After working for six months as an assistant audit manager, a role below his skillset, Mr Meyer’s career trajectory started tracking upwards and after another six months he was offered a financial controller role.

After four years Mr Meyer took a CFO role at a multinational architectural firm headquartered in Melbourne. He was then promoted to CEO before being offered a CEO role at Multimedia Technology, which he still holds.

Mr Meyer urged hiring managers and employers to give equal opportunity to skilled migrants, who brought valuable global experience and networks.

“Migrants are generally more resilient to changes in the workplace and bring diversity to the table,” he said.

“And because Australia is such a wonderful place to live, migrants are generally very grateful for the opportunity.

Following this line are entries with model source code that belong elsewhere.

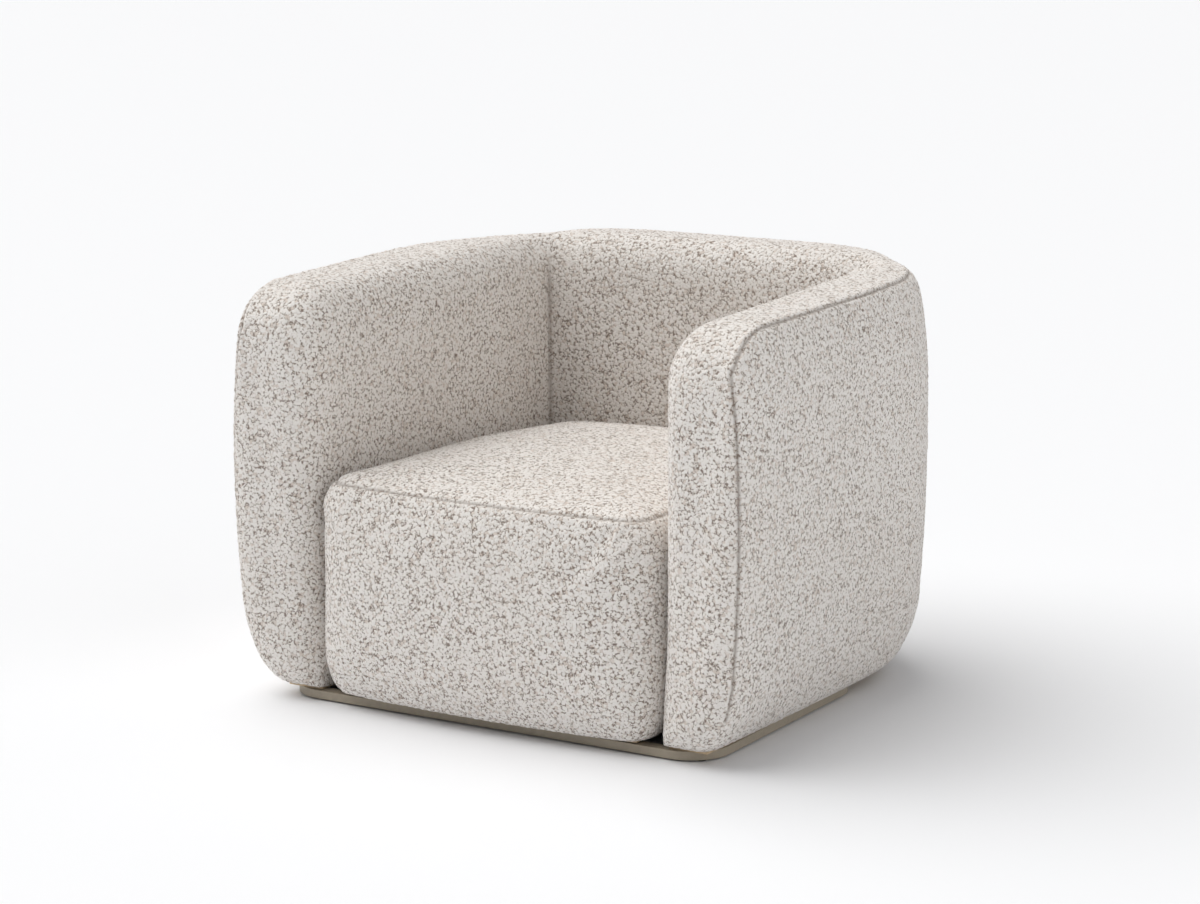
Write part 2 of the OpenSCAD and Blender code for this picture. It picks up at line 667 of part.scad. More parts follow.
module right_rail() {
  strip_plate([for (p = arm_frame_pts) from_out(p, board_d + board_t)],
    [for (p = arm_frame_pts) from_in(p, frame_in + panel_t)], frame_top - rail_h, frame_top);
}
module right_board() {
  strip_plate([for (p = arm_pts) from_out(p, board_d)],
    [for (p = arm_pts) from_out(p, board_d + board_t)], knee_z, frame_top);
}
module arm_base_left() { color(birch_ply) mirror([1, 0, 0]) right_base(); }
module arm_base_right() { color(birch_ply) right_base(); }
module arm_ribs_left() { color(birch_ply) mirror([1, 0, 0]) right_ribs(); }
module arm_ribs_right() { color(birch_ply) right_ribs(); }
module arm_inner_panel_left() { color(birch_ply) mirror([1, 0, 0]) right_panel(); }
module arm_inner_panel_right() { color(birch_ply) right_panel(); }
module arm_top_rail_left() { color(beech) mirror([1, 0, 0]) right_rail(); }
module arm_top_rail_right() { color(beech) right_rail(); }
module arm_outer_board_left() { color(fibreboard) mirror([1, 0, 0]) right_board(); }
module arm_outer_board_right() { color(fibreboard) right_board(); }

// ---------- corner plates and back frame ----------

back_st = corner_st[corner_steps - 1];
back_rail_x = back_st.x;
plate_st = [for (k = [1:corner_steps - 1]) corner_st[k]];

// The plates' plan: round the outer corner, and back along the inner line
module corner_base() {
  strip_plate([for (p = plate_st) from_out(p, rail_d)], [for (p = plate_st) from_in(p, pad_d)],
    base_z, ply_top);
}
module corner_top() {
  x = in_x(y_in) + frame_in + panel_t;
  strip_plate([for (p = plate_st) from_out(p, board_d + board_t)],
    concat([[in_x(rail_end) + frame_in + panel_t, rail_end]], cut_corner([x, web_y + strap_t], plate_r),
      [[back_rail_x, web_y + strap_t]]),
    frame_top - rail_h, frame_top);
}
module corner_base_plates() { color(birch_ply) both_sides() corner_base(); }
module corner_top_plates() { color(birch_ply) both_sides() corner_top(); }
back_half = [back_st, corner_st[corner_steps], [0, y_back]];
back_pts = whole(back_half);
module back_base() {
  color(birch_ply) difference() {
    strip_plate([for (p = back_pts) out_at(p, rail_d)],
      [for (p = back_pts) in_at(p, pad_d)], base_z, ply_top);
    screw_holes();
  }
}
module back_top_rail() {
  color(beech) strip_plate([for (p = back_pts) out_at(p, board_d + board_t)],
    [for (p = back_pts) [p.x, web_y + strap_t]], frame_top - rail_h, frame_top);
}

// An upright of the back: a foot on the base board, cranked over the rounded bottom edge
// y0 and y1 are the upright's faces above the crank
module upright(x, w, y0, y1) {
  foot = from_out(back_st, rail_d).y;
  translate([x - w / 2, 0, 0]) rotate([90, 0, 90]) linear_extrude(w)
    polygon([[foot - foot_d, ply_top], [foot, ply_top], [y1, knee_z + foot_rise],
      [y1, frame_top - rail_h], [y0, frame_top - rail_h], [y0, foam_low_z - fit],
      [foot - foot_d, knee_z]]);
}
foot_d = 34;
foot_rise = 20;
foam_low_z = seat_rim_h - 160;
post_d = post_w * 0.75;
module back_posts() {
  color(beech) both_sides()
    upright(back_rail_x - post_w / 2, post_w, web_y + strap_t, web_y + strap_t + post_d);
}
back_rib_x = back_rail_x * 0.45;
module back_ribs() {
  color(birch_ply) both_sides()
    upright(back_rib_x, ply_t, web_y + strap_t + fit, y_back - board_d - board_t - fit);
}
strap_z0 = seat_rim_h - 60;
strap_step = (frame_top - rail_h - strap_w - strap_z0) / (strap_count - 1);
module back_webbing() {
  color([0.25, 0.22, 0.2]) for (k = [0:strap_count - 1])
    translate([-back_rail_x, web_y, strap_z0 + k * strap_step]) cube([2 * back_rail_x, strap_t, strap_w]);
}
module back_outer_board() {
  pts = whole(concat(corner_st, [[0, y_back]]));
  color(fibreboard) strip_plate([for (p = pts) out_at(p, board_d)],
    [for (p = pts) out_at(p, board_d + board_t)], knee_z, frame_top);
}

// ---------- foam ----------

// Outer foam: from the underside round the bottom edge and up the wall to the rail's top
function foam_outer_ring(s) = let (
    d = soft_d, o = out_d(s, d), w = outer_strip(s, d), z1 = z_high(s, d) - top_outer_r + d,
    za = z_low(s, d) + bottom_r - d, keep = [for (q = w) if (q[1] < min(frame_top, z1) - 1) q],
    f = (frame_top - za) / (z1 - za))
  placed(s, concat(keep, [[o + bow_at(f), frame_top], [board_d - fit, frame_top],
    [board_d - fit, knee_z - fit], [rail_d - fit, ply_top], [rail_d - fit, base_z + d]]));

// Top foam: the roll above the frame
function foam_top_ring(s) = let (
    d = soft_d, o = out_d(s, d), i = in_d(s, d), w = wall_t(abs_p(s[0])), z0 = frame_top + fit,
    z1 = z_high(s, d), r = top_outer_r - d, q = inner_q(s, d),
    t1 = z1 - q < z0 ? asin(1 - (z1 - z0) / q) : 0, t2 = z1 - r < z0 ? asin(1 - (z1 - z0) / r) : 0)
  placed(s, concat(
    [for (k = [0:3]) let (t = t2 + (90 - t2) * k / 3) [o + wall_bow + r * (1 - cos(t)), z1 - r + r * sin(t)]],
    [for (k = [0:arc_steps]) let (t = 90 - (90 - t1) * k / arc_steps)
      [w - i - q * (1 - cos(t)), z1 - q * (1 - sin(t))]],
    t1 > 0 ? [] : [[w - i, z0]], t2 > 0 ? [] : [[o + wall_bow, z0]]));

soft_stations = concat([[at_y(front_y), front_y - y_arm]],
  front_stations(soft_d, round_steps / 2 + 1, round_steps - 1), arm_stations(y_arm + front_top_r));
module right_foam_outer() loft([for (s = soft_stations) foam_outer_ring(s)]);
module right_foam_top() loft([for (s = soft_stations) foam_top_ring(s)]);

// Half-width to the flat inner foam's face at y: it follows the arm front's inner rounding
function pad_x(y, d) = in_x(y) + max(d, edge(front_inner_r, y - y_arm, pad_d));
module right_foam_inner() {
  ys = [front_y, (front_y + y_arm + front_inner_r) / 2, y_arm + front_inner_r, inner_cy, y_in];
  a = concat([for (y = ys) [pad_x(y, pad_d), y]], [[pad_x(y_in, pad_d), inner_line_end]]);
  b = concat([for (y = [front_y, inner_cy, y_in]) [in_x(y) + pad_d + foam_in_t, y]],
    cut_corner([in_x(y_in) + pad_d + foam_in_t, inner_line_end], plate_r - fit));
  drop = edge(front_top_r, front_y - y_arm, 0);
  difference() {
    strip_plate(a, b, foam_low_z, frame_top);
    rotate([90, 0, 90]) linear_extrude(half_w) polygon([[front_y - 1, frame_top - drop],
      [y_arm + front_top_r, frame_top + tiny], [front_y - 1, frame_top + 1]]);
  }
}

// Front foam: the rounded arm front, as closed sections back to the front rib
module right_foam_front() {
  loft([for (s = front_stations(soft_d, 0, round_steps / 2))
    placed(s, concat(outer_strip(s, soft_d), [for (i = [1:strip_n - 1]) inner_strip(s, soft_d)[i]]))]);
}
module foam_outer_left() { color(foam_yellow) mirror([1, 0, 0]) right_foam_outer(); }
module foam_outer_right() { color(foam_yellow) right_foam_outer(); }
module foam_outer_back() { color(foam_yellow) loft([for (s = back_stations) foam_outer_ring(s)]); }
module foam_inner_left() { color(foam_yellow) mirror([1, 0, 0]) right_foam_inner(); }
module foam_inner_right() { color(foam_yellow) right_foam_inner(); }
module foam_inner_back() {
  w = in_x(y_in) + pad_d - fit;
  color(foam_yellow) translate([-w, y_in + pad_d, foam_low_z])
    cube([2 * w, foam_back_t, frame_top - foam_low_z]);
}
module foam_top_left() { color(foam_yellow) mirror([1, 0, 0]) right_foam_top(); }
module foam_top_right() { color(foam_yellow) right_foam_top(); }
module foam_top_back() { color(foam_yellow) loft([for (s = back_stations) foam_top_ring(s)]); }
module foam_front_left() { color(foam_yellow) mirror([1, 0, 0]) right_foam_front(); }
module foam_front_right() { color(foam_yellow) right_foam_front(); }

// ---------- covers ----------

module right_cover_outer() {
  sheet([for (s = skin_stations(0)) placed(s, outer_strip(s, 0))],
    [for (s = skin_stations(cover_t)) placed(s, outer_strip(s, cover_t))]);
}
module right_cover_inner() {
  a = skin_stations(0);
  b = skin_stations(cover_t);
  sheet(concat([on_front(a[0], reversed(outer_strip(a[0], 0)), 0)],
      [for (s = a) placed(s, inner_strip(s, 0))]),
    concat([on_front(b[0], reversed(outer_strip(b[0], cover_t)), cover_t)],
      [for (s = b) placed(s, inner_strip(s, cover_t))]));
}
module cover_outer_left() { color(cloth) mirror([1, 0, 0]) right_cover_outer(); }
module cover_outer_right() { color(cloth) right_cover_outer(); }
module cover_outer_back() {
  color(cloth) sheet([for (s = back_stations) placed(s, outer_strip(s, 0))],
    [for (s = back_stations) placed(s, outer_strip(s, cover_t))]);
}
module cover_inner_left() { color(cloth) mirror([1, 0, 0]) right_cover_inner(); }
module cover_inner_right() { color(cloth) right_cover_inner(); }
module cover_inner_back() {
  color(cloth) sheet([for (s = back_stations) placed(s, inner_strip(s, 0))],
    [for (s = back_stations) placed(s, inner_strip(s, cover_t))]);
}

plinth_front();
plinth_rear();
plinth_left();
plinth_right();
rear_foot_bar();
plinth_screws();
glides();
glide_nails();
dust_cover();
seat_front_panel();
seat_rear_panel();
seat_side_panel_left();
seat_side_panel_right();
seat_corner_blocks();
seat_springs();
spring_clips();
spring_tie_wires();
deck_felt();
seat_foam_core();
seat_foam_nose();
seat_side_pad_left();
seat_side_pad_right();
seat_topper();
seat_cover_top();
seat_cover_boxing();
arm_base_left();
arm_base_right();
arm_ribs_left();
arm_ribs_right();
arm_inner_panel_left();
arm_inner_panel_right();
arm_outer_board_left();
arm_outer_board_right();
arm_top_rail_left();
arm_top_rail_right();
corner_base_plates();
corner_top_plates();
back_base();
back_top_rail();
back_posts();
back_ribs();
back_webbing();
back_outer_board();
foam_outer_left();
foam_outer_right();
foam_outer_back();
foam_inner_left();
foam_inner_right();
foam_inner_back();
foam_top_left();
foam_top_right();
foam_top_back();
foam_front_left();
foam_front_right();
cover_outer_left();
cover_outer_right();
cover_outer_back();
cover_inner_left();
cover_inner_right();
cover_inner_back();
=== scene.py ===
"""Padding, covers, finishes and studio for a wrap-round upholstered armchair.

Lengths are metres. X runs across the chair, Y from front to back and Z up, with the origin on the
floor in the middle of the footprint.
"""

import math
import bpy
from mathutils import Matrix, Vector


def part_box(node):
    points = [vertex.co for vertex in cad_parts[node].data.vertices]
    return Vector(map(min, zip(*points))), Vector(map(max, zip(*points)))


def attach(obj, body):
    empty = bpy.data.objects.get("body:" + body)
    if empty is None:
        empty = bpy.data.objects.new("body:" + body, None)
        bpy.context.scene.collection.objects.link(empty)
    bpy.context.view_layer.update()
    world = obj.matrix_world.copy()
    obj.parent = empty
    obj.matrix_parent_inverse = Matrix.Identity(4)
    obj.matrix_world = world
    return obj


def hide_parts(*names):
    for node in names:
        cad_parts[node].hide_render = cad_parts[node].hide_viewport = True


bl_info = {
    "name": "Upholstered Armchair",
    "version": (1, 0, 0),
    "blender": (4, 5, 0),
    "location": "View3D > Sidebar > Armchair",
    "description": "Builds the padding, covers, finishes and studio of an upholstered armchair",
    "category": "Add Mesh",
}

import bpy
import numpy as np
from mathutils import Vector
from mathutils.bvhtree import BVHTree
from mathutils.kdtree import KDTree

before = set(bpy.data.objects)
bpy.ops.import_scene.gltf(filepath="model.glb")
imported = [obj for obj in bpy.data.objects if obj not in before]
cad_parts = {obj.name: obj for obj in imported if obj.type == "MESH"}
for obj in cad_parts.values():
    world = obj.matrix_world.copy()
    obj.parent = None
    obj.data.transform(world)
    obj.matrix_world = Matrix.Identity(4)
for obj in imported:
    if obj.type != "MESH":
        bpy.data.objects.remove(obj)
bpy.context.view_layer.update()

# ---------- sizes read from the frame ----------

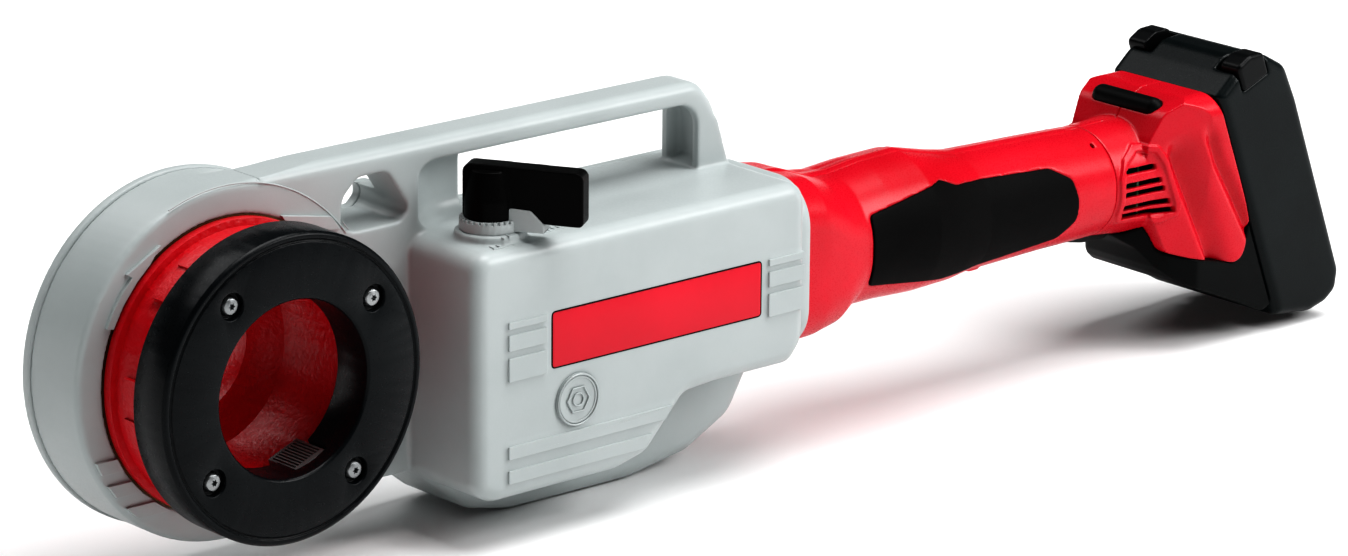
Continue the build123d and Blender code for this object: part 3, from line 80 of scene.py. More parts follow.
def textured(
    name, dark, light, rough, metallic=0.0, coat=0.0, grain=400.0, bump=0.02, bump_size=0.0002,
    blotch=12.0, streak=None, specular=0.5,
):
    """A material with blotchy colour, grainy roughness and a fine bump. Grain and blotch are per metre."""
    material = bpy.data.materials.new(name)
    material.use_nodes = True
    tree = material.node_tree
    shader = tree.nodes["Principled BSDF"]
    link = tree.links.new
    where = tree.nodes.new("ShaderNodeTexCoord")
    shader.inputs["Metallic"].default_value = metallic
    shader.inputs["Coat Weight"].default_value = coat
    shader.inputs["Coat Roughness"].default_value = COAT_ROUGHNESS
    shader.inputs["Specular IOR Level"].default_value = specular
    source = where.outputs["Object"]
    if streak:
        stretch = tree.nodes.new("ShaderNodeMapping")
        stretch.inputs["Scale"].default_value = streak
        link(source, stretch.inputs["Vector"])
        source = stretch.outputs["Vector"]
    cloud = tree.nodes.new("ShaderNodeTexNoise")
    cloud.inputs["Scale"].default_value = blotch
    cloud.inputs["Detail"].default_value = BLOTCH_DETAIL
    cloud.inputs["Roughness"].default_value = BLOTCH_ROUGHNESS
    link(source, cloud.inputs["Vector"])
    ramp = tree.nodes.new("ShaderNodeValToRGB")
    for stop, position, colour in zip(ramp.color_ramp.elements, BLOTCH_STOPS, (dark, light)):
        stop.position = position
        stop.color = (*colour, 1)
    link(cloud.outputs["Fac"], ramp.inputs["Fac"])
    link(ramp.outputs["Color"], shader.inputs["Base Color"])
    spread = tree.nodes.new("ShaderNodeMapRange")
    for socket, value in zip(("From Min", "From Max", "To Min", "To Max"), (*GRAIN_SPAN, *rough)):
        spread.inputs[socket].default_value = value
    speck = tree.nodes.new("ShaderNodeTexNoise")
    speck.inputs["Scale"].default_value = grain
    speck.inputs["Detail"].default_value = GRAIN_DETAIL
    link(source, speck.inputs["Vector"])
    link(speck.outputs["Fac"], spread.inputs["Value"])
    link(spread.outputs["Result"], shader.inputs["Roughness"])
    relief = tree.nodes.new("ShaderNodeBump")
    relief.inputs["Strength"].default_value = bump
    relief.inputs["Distance"].default_value = bump_size
    link(speck.outputs["Fac"], relief.inputs["Height"])
    link(relief.outputs["Normal"], shader.inputs["Normal"])
    return material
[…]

As such, they bring a positive energy to the work environment which leads to better outcomes.”

Mr Meyer also called on industry bodies to play a bigger role in promoting their reciprocal arrangements with other bodies from around the world.

Robert Derman, the chief financial officer at Bevilles Jewellers, also experienced a career setback after he moved to Australia in 2004.

“I initially worked on a few short-term contracts for six months doing transactional and more junior accounting work,” he said. “After that I spent a few years back in chartered accountancy firms, which is where I gained my initial training overseas, as it was a good way of gaining Australian experience.”

It took Mr Derman eight years to gain a job equal to or better than the one he held overseas.

“I was a finance manager before moving here but due to the lack of local experience I needed to take a step back for a number of years to gain that Australian experience before being able to apply for similar roles,” he said.

Mr Hodson said with certain skills becoming scarcer locally, and the migrant population continuing to grow, employers needed to think more broadly.

“Many of our current workforce, including many in leadership roles, have had to face these challenges themselves in the past and I generally find these people are more inclined to give someone the opportunity,” he said.

“So, employers need to be more confident in the quality of both a candidate’s qualification and experience and have an open mind. Do your due diligence around background checks to mitigate risk, understand there may be some need for development, and you should find you acquire a dedicated, committed, loyal and skilled employee for the long term.”